Avant même qu’elle ne commence, les paramètres politiques de cette médiation sont clairs et s’érigent comme autant d’indépassables défis. Le Maroc ne peut céder la moindre parcelle de sa souveraineté sur son Sahara et le régime algérien se doit d’abandonner ses rêves à la fois hégémoniques et abortifs qui passent par le financement des aventures séparatistes.
Même une réconciliation entre les deux pays qui commencerait par l’ouverture des frontières et le rétablissement des relations diplomatiques ne serait réellement effective que lorsque le régime algérien aura pris la décision stratégique d’abandonner le Polisario.
C’est pour cette raison que l’enjeu majeur qui se pose à tout médiateur dans cette crise est celui de convaincre les militaires algériens d’envisager de geler leurs financements militaires et leurs parrainages diplomatiques aux milices du Polisario qui ne tiennent en vie que grâce à ce goutte-à-goutte algérien. Le pays qui réussira à obtenir ce résultat de la part de l’institution militaire algérienne pourra prétendre à un triomphe de sa médiation avec le Maroc.

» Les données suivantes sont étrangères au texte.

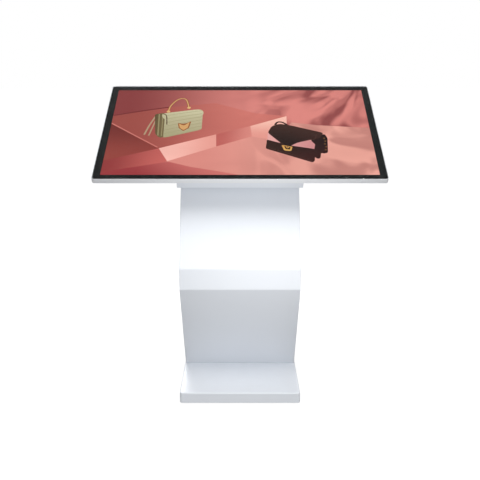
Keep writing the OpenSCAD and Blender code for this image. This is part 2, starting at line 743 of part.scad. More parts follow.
// Rear cover: a flange against the rim and a raised pan with vents
module rear_cover() color("white") difference() {
    on_screen() translate([0, screen_mid, 0]) {
        translate([0, 0, -rim_h]) ring(glass_w + 2 * rim_w - 2, glass_h + 2 * rim_w - 2, cover_sheet,
            glass_corner, cover_inset - 1 + cover_sheet);
        translate([0, 0, -rim_h]) ring(pan_w, pan_h, screen_depth - rim_h, 12, cover_sheet);
        translate([0, 0, -screen_depth + cover_sheet]) plate(pan_w, pan_h, cover_sheet, 12);
    }
    on_screen() {
        at_cover_screws() cylinder(r = cover_screw_r + slip, h = 8, center = true);
        for (x = [-fix_x, fix_x], u = fix_u) translate([x, u, -screen_depth - 2])
            cylinder(r = fix_r + slip, h = 6);
        for (x = [-fan_x, fan_x]) vents(x, screen_mid - 20, 13, 3);
        for (x = [-speaker_x, speaker_x]) vents(x, speaker_u, 9, 1);
        translate([-lead_window[0] / 2, head_mid - lead_window[1] / 2, -screen_depth - 2])
            cube([lead_window[0], lead_window[1], 6]);
        translate([fan_x, fan_u, -screen_depth - 2]) cylinder(r = fan_r, h = 6);
    }
}

// ---- Electronics inside the rear cover ----

board_t = 1.6;
board_lift = 5;
board = [170, 130];
board_x = -150;
board_u = screen_mid + 20;
standoff_inset = 6;
connector = [18, 16, 10];
connector_pitch = 26;

// Main board on four stand-offs, with a row of connectors along one edge
module main_board() color("darkgreen") on_screen() translate([board_x, board_u, -tray_bottom - board_lift]) {
    translate([0, 0, -board_t]) cube([board[0], board[1], board_t]);
    for (x = [standoff_inset, board[0] - standoff_inset], y = [standoff_inset, board[1] - standoff_inset])
        translate([x, y, 0]) cylinder(r = 3, h = board_lift);
    for (u = [2 * standoff_inset : connector_pitch : board[1] - connector[1]])
        translate([board[0] - connector[0] - 2, u, -board_t - connector[2]]) cube(connector);
}

sink_w = 50;
sink_base = 3;
fin_h = 9;
fin_t = 2;
fin_count = 8;

module board_heatsink() color("silver") on_screen()
    translate([board_x + 40, board_u + 40, -tray_bottom - board_lift - board_t - sink_base]) {
        cube([sink_w, sink_w, sink_base]);
        for (i = [0 : fin_count - 1]) translate([i * (sink_w - fin_t) / (fin_count - 1), 0, -fin_h])
            cube([fin_t, sink_w, fin_h + eps]);
    }

supply = [200, 100, 26];
supply_u = screen_mid - 190;
supply_slots = 12;

// Power supply in a slotted case
module power_supply() color("gainsboro") on_screen()
    translate([board_x, supply_u, -tray_bottom - supply[2]]) difference() {
        cube(supply);
        for (i = [0 : supply_slots - 1]) translate([20 + i * 14, 10, -1]) cube([4, supply[1] / 2, 3]);
    }

speaker_x = 385;
speaker_u = 100;
speaker = [100, 44, 26];
cone_r = 16;
cone_x = 25;

// Two speaker boxes on the inside of the rear cover
module speakers() color("#202020") on_screen() for (x = [-speaker_x, speaker_x]) difference() {
    translate([x - speaker[0] / 2, speaker_u - speaker[1] / 2, -screen_depth + cover_sheet]) cube(speaker);
    for (side = [-1, 1]) translate([x + side * cone_x, speaker_u, -screen_depth]) cylinder(r = cone_r, h = 8);
}

// Square fan frame with a bearing hub on three struts
module fan_frame() color("#202020") at_fan() translate([0, 0, cover_sheet]) difference() {
    union() {
        difference() {
            translate([0, 0, fan_t]) plate(fan_size, fan_size, fan_t, 4);
            translate([0, 0, -eps]) cylinder(r = fan_r, h = fan_t + 2 * eps);
        }
        translate([0, 0, fan_t - 3]) cylinder(r = hub_r, h = strut_t);
        for (i = [0 : 2]) rotate(i * 120 + 15)
            translate([hub_r - 2, -1.5, fan_t - 3]) cube([fan_r - hub_r + 3, 3, strut_t]);
    }
    translate([0, 0, fan_t - 3 - eps]) cylinder(r = fan_shaft_r + shaft_gap, h = 3 + 2 * eps);
}

module fan_rotor() color("#303030") at_fan() translate([0, 0, cover_sheet]) {
    translate([0, 0, 1]) cylinder(r = hub_r, h = fan_t - 4.5);
    translate([0, 0, 2]) cylinder(r = fan_shaft_r, h = fan_t - 3);
    for (i = [0 : 6]) rotate(i * 360 / 7) translate([hub_r - 1, 0, fan_t / 2 - 1.2])
        rotate([38, 0, 0]) translate([0, -5.5, -0.7]) cube([fan_r - hub_r - 0.5, 11, 1.4]);
}

wire_r = 0.8;

// Finger guard of rings and two crossing bars on the outside of the cover
module fan_guard() color("silver") at_fan() translate([0, 0, -wire_r]) {
    for (r = [6 : 6 : fan_r + 1]) rotate_extrude() translate([r, 0]) square(2 * wire_r, center = true);
    for (a = [45, 135]) rotate(a) cube([fan_size + 12, 2 * wire_r, 2 * wire_r], center = true);
}

// ---- Indicator and power button ----

lens_r = 1.6;
button_w = 17;
button_h = 7;
button_out = 1.5;
button_in = 5;
button_travel = 1.2;
lens_h = 2.6;
bezel_t = 0.8;

module at_indicator() on_screen() translate([button_x, 4, -glass_t]) children();

module indicator_lens() color("palegreen") at_indicator() translate([0, 0, -lens_h])
    cylinder(r = lens_r, h = lens_h);

module button_bezel() color("silver") at_button() difference() {
    capsule(button_w + 3, button_h + 3, bezel_t);
    translate([0, 0, -eps]) capsule(button_w + 2 * slip, button_h + 2 * slip, bezel_t + 2 * eps);
}

// Power button, pressed inward against the switch behind it
module power_button() color("white") at_button() translate([0, 0, -button_in])
    capsule(button_w, button_h, button_in + button_out);

// Switch behind the button, on the rim's rear flange
module button_switch() color("#202020") on_screen()
    translate([button_x - 6, -rim_w + button_in + button_travel + touch_gap, -rim_h + ledge_t])
        cube([12, 6, 7.5]);

// ---- Internal mains lead, from the inlet up the leg to the power supply ----

lead_r = 3.5;
// Route as [x, y, z], in the order in which the lead runs
lead_route = [
    [-60, 244, 23], [-60, 225, 23], [-55, 190, 21], [-40, 140, 20], [-15, 90, 20], [0, 60, 26],
    [0, 49, 42], [0, 40, 62], [0, 15, 100], [0, -45, 195], [0, -110, 297], [0, -160, 376], [0, -184, 418],
    [0, -197, 448], [0, -194, 482], [0, -173, 520], [0, -126, 600], [0, -79, 682], [0, -54, 725],
    [0, -32, 763], [0, -18, 786], [0, -19, 801], [0, -30, 819], [0, -45, 834], [0, -58.4, 857.2]
];

// Ring of points of radius r around p, square to direction d
function ring_at(p, d, r, sides = 8) =
    let (side = unit(cross(d, [1, 0.02, 0])), up = unit(cross(side, d)))
    [for (i = [0 : sides - 1]) p + r * (cos(i * 360 / sides) * side + sin(i * 360 / sides) * up)];

// Direction of a route at its point i
function heading(route, i) = unit(route[min(i + 1, len(route) - 1)] - route[max(i - 1, 0)]);

// Closed tube of radius r along a route
module tube(route, r, sides = 8) {
    last = len(route) - 1;
    polyhedron(
        [for (i = [0 : last]) each ring_at(route[i], heading(route, i), r, sides)],
        concat(
            [[for (k = [sides - 1 : -1 : 0]) k]],
            [for (i = [0 : last - 1], k = [0 : sides - 1]) let (n = (k + 1) % sides)
                [i * sides + k, i * sides + n, (i + 1) * sides + n, (i + 1) * sides + k]],
            [[for (k = [0 : sides - 1]) last * sides + k]]
        )
    );
}

module mains_lead() color("#181818") tube(lead_route, lead_r);

base_plate();
base_cover();
base_ribs();
foot_nuts();
levelling_foot_front_left();
levelling_foot_front_right();
levelling_foot_rear_left();
levelling_foot_rear_right();
power_inlet();
inlet_pins();
switch_housing();
switch_rocker();
leg_front_skin();
leg_side_left();
leg_side_right();
leg_rear_lower();
leg_rear_upper();
leg_ribs();
leg_foot_flange();
leg_head_flange();
foot_bolts();
head_bolts();
door_frame();
door_panel();
hinge_fixed_leaves();
hinge_door_leaves();
hinge_pins();
lock_barrel();
lock_nut();
lock_plug();
lock_cam();
neck_box();
neck_doubler();
neck_screws();
screen_plate();
screen_bolts();
cable_grommet();
touch_glass();
glass_tape();
touch_sensor();
display_panel();
light_guide();
led_bars();
backlight_tray();
panel_rails();
monitor_frame();
rear_cover();
cover_screws();
main_board();
board_heatsink();
power_supply();
speakers();
fan_frame();
fan_rotor();
fan_guard();
indicator_lens();
button_bezel();
power_button();
button_switch();
mains_lead();
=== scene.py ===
"""Looks of a free-standing touchscreen kiosk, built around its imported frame.

The frame gives every size and place, in metres: +X is the user's right, +Y points away
from the user and +Z is up. Each sub-assembly is a class that dresses its own frame nodes
with finishes and, where the plain shape is too simple, builds a finer piece in its place.
"""

import json
import logging
import math
from dataclasses import dataclass
from enum import Enum
from typing import ClassVar, Dict, List, Sequence, Tuple, Union

import bmesh
import bpy
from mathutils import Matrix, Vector
from mathutils.geometry import delaunay_2d_cdt


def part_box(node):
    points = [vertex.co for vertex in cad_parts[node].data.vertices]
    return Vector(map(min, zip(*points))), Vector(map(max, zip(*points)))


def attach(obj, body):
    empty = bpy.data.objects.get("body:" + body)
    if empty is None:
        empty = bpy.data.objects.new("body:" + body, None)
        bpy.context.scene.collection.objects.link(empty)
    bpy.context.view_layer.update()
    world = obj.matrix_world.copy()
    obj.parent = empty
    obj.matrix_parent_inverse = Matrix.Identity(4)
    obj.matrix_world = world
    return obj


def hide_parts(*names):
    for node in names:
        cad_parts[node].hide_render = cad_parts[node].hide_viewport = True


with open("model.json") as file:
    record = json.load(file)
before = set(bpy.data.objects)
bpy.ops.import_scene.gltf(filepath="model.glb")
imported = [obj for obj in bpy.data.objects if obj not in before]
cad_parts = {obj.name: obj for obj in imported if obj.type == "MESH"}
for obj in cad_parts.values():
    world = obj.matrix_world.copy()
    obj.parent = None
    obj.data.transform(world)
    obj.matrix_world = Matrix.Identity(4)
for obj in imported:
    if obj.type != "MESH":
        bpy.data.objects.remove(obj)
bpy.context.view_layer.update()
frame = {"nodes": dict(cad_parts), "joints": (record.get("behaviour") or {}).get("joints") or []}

MM = 0.001

Triple = Tuple[float, float, float]
Point = Tuple[float, float]
Socket = bpy.types.NodeSocket
Plug = Union[Socket, float, Sequence[float]]
Paint = Dict[str, Plug]

log = logging.getLogger("kiosk")


# ---- Node trees ----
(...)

Car il est impossible de distinguer la normalisation des relations entre les deux pays maghrébins et le dossier du Sahara sans trouver une solution à cette discorde territoriale. La propagande algérienne a beau tenter de vendre l’idée que l’Algérie n’est pas partie prenante dans ce conflit. Elle ne leurre plus personne. D’ailleurs la source d’un des grands blocages internationaux sur la question est le refus d’Alger de reconnaître et d’assumer son rôle de partie prenante de la crise du Sahara.
Les pays qui ont jusqu’à maintenant tenté de réaliser une médiation entre le Maroc et l’Algérie ont buté sur ce fait distinctif de cette crise. L’enjeu de la discorde est un élément constitutif d’un des partenaires de cette crise. Le Polisario n’est pas une tierce entité sur laquelle il est possible de négocier. Il fait partie intégrante de l’arsenal militaire algérien mobilisé contre le Maroc. Éteindre le Polisario équivaut à amputer l’armée algérienne d’une de ses principales composantes et raisons d’être.
Pour toutes ces raisons, chaque fois qu’une médiation entre Rabat et Alger, l’enthousiasme n’est pas au rendez-vous. Tout le monde sait qu’il faut un miracle pour qu’une armée construite durant son histoire sur l’antagonisme avec le Maroc puisse avec cette facilité tirer un trait sur un héritage d’agressivité et de haines.